Rice’s father was pastor of Westminster Presbyterian Church. He also was a coach and counselor at Ullman High School, where many Titusville residents said they received nurturing and an extra nudge from their teachers and the principal.
Mary Kate Bush
An international finance expert and former head of the Federal Home Loan Bank System Mark Kate Bush learned lessons at home that were reinforced throughout the surrounding Titusville community that included established doctors, lawyers, educators, store owners and other professionals. They were all neighbors of wage earners like her dad Johnny Bush, who strived to achieve and maintain for his family the benefits of middle-class status.
“It was like having a neighborhood full of aunts and uncles.
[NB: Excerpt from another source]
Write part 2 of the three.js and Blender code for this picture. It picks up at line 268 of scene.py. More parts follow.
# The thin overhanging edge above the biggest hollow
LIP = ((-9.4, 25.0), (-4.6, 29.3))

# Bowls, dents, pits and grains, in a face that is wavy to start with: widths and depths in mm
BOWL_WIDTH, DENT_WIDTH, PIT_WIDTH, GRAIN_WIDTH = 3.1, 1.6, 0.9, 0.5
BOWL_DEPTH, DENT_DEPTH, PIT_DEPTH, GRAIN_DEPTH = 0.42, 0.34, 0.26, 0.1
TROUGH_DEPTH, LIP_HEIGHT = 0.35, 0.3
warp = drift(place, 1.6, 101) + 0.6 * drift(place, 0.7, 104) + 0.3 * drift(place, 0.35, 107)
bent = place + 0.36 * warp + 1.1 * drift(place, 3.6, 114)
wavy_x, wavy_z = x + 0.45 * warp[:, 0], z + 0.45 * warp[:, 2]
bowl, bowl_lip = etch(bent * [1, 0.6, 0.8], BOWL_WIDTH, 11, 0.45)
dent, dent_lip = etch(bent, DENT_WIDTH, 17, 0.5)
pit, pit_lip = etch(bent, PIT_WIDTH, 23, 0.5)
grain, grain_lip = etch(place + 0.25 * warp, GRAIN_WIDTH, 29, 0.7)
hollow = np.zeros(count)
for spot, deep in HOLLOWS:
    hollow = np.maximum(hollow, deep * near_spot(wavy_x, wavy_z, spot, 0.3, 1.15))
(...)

Our neighbors looked out for all of us kids – and they told our parents if we were doing anything untoward.” Bush said chuckling, adding, “That was a good thing, even if I didn’t always think so then.”
William Bell
Former Birmingham Mayor William Bell said community connections and observations in Titusville led him to think about community service later in life. Bell spent most of his early years on Fifth Avenue Southwest with his parents and in Loveman Village with his great-grandmother. During his childhood, the streets of Titusville were not paved, and he recalled his father and several other adults getting together and gathering petitions to take to City Hall.
“This was at a time when black people did not go to City Hall and the government usually did not respond to the requests of African Americans,” Bell said.
This time there was a response, and the streets of Titusville were paved: “That experience showed me that things can happen when people petition their government,” he said. “And it stuck with me.”
Bell attended Titusville’s Immaculata High School, a Catholic that closed before the start of his senior year, and graduated from John Carroll Catholic High School. Still, some experiences at Immaculata planted seeds that would grow into his future career.
“Father Farrell, the principal, would not allow us to leave school to participate in the marches, and many of us were upset,” Bell said. “He told us change would come to Birmingham, and his goal was to help prepare us to be part of that change.”
Carole Smitherman
Jefferson County Circuit Court Judge Carole Smitherman said events during the Civil Rights movement inspired her, as well. She watched as the men of Titusville worked together and formed watch groups to protect the neighborhood. She recalled living a good life in Titusville, but it was rattled by bombings, marches, and injustices.
“As a child, I always knew I wanted to do something for our community and the city,” Smitherman said. “I knew I wanted to do something to ensure justice.”